T-Rex na Kanojo is a cutesy, trite little manga about the relationship of a human male in college and and t-rex hybrid female who’s dumb, but innocent. One could likely tell from the premise alone, but the manga is not one offering an engaging, immersive tale of emotional growth and/or overcoming adversity. Slice-of-life is in the driver’s seat, and dino-fetishists (I guess) are calling shotgun. And backseat. And roof.

So how exactly are dinosaurs alive and well in this day and age, and why are they half-human? Fear not, your questions will be answered as soon as the first chapter, when the male lead’s colleague explains that dinosaurs managed to survive throughout time by adapting to human culture via evolutionary tactics. And that’s all the explanation the reader is given, as the rest of the story is dedicated to the slow progression of closeness between the two leads. Not only is the explanation incredibly vague, but it’s frank and regarded as an afterthought. Filling in the biggest blank so that the mangaka can continue forth without worrying about something as silly as contextual explanations. This isn’t necessarily an issue (they at least tried), but it sort of closes the window on anything more this manga could have been. Could you imagine the things that could be done should they have made a sort of species-ism point prevalent? Aside from the “aughhh dinosaurs scary aughhhhh,” which is played off for laughs. Alas, T-Rex na Kanojo is but a straightforward story of “ooohs” and “ahhhs.”

Simple or not, the manga has a few things that make it enjoyable (and easy) to read. The type of comedy is somewhat different from what people expect out of a standard manga comedy. Defiance of expectations is the major focus, with a lot of irony taking center stage. Personally, I feel the humor is a tad too heavy-handed in its execution to be consistently funny, though it has the enthusiasm present to make it memorable at the least. Jokes tend to become a tad overused by the series’ end, especially ones that rely on setting up a joke in one panel, then revealing the punchline (and straight man reaction) afterwards. Still, its quality is a step above most… that being completely unfunny.


Those that make the cast of T-Rex Kanojo are a vivid representation of whatever the mangaka wants them to be and nothing more. The female lead is an all-brawn, no-brain tsundere who’s stubborn and simple-minded. The male lead is obsessed with his “girlfriend,” while also showcasing some depth with his past as a delinquent and “I know more than I seem” demeanor. This automatically makes him more interesting than 92% of all other male leads.
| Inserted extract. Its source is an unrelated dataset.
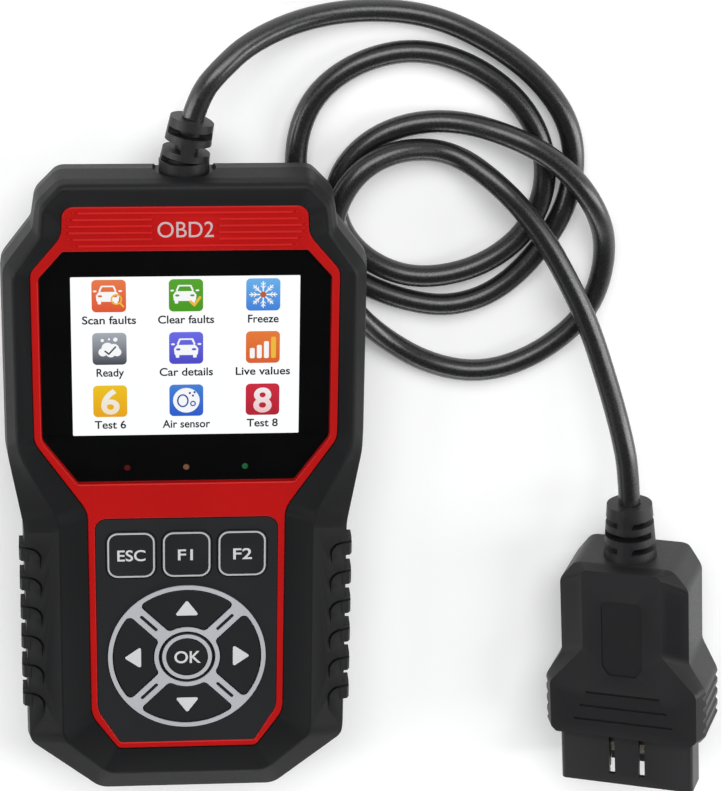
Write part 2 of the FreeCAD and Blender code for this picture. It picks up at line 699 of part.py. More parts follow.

The female lead’s sister is a bright-eyed hustler, the male lead’s former underling is obsessed with the female lead’s sister, and the female lead’s co-worker and eventual friend is bad with expressing emotions but is actually super nice and caring. Very rarely does the manga ask these characters to change what they know best, and why should it? They work well with what they have and the consistency makes the more personal moments all the more endearing. If only there were more of those that didn’t lead into a punchline.

Accentuating cuteness is imperative for an artist, who must do their absolute best to make characters as moe-able as possible. How can you make dinosaurs cute? Well, first of all, don’t make them look anything like a dinosaur from the stomach up. Except razor fangs. Those are pretty moe. Oh, and little horns on the head! Those are pretty moe, too. Of course, they have to make them a little more dinosaur-like, or else they won’t truly be dinosaurs! Alright, alright; below the waist, they are complete dinosaurs. Long, powerful legs. Ferocious tail. Hell, give ’em dinosaur arms, too. Why not? As long as the torso is intact and their faces are ferociously moe, the manga’s golden. But does it work? Absolutely. I was charmed with the details present and the amount of comedic firepower surroundings the dinosaurs’ features. In color and shaded, it looks a tad off, but black-and-white sketches give the characters a lot of life and character.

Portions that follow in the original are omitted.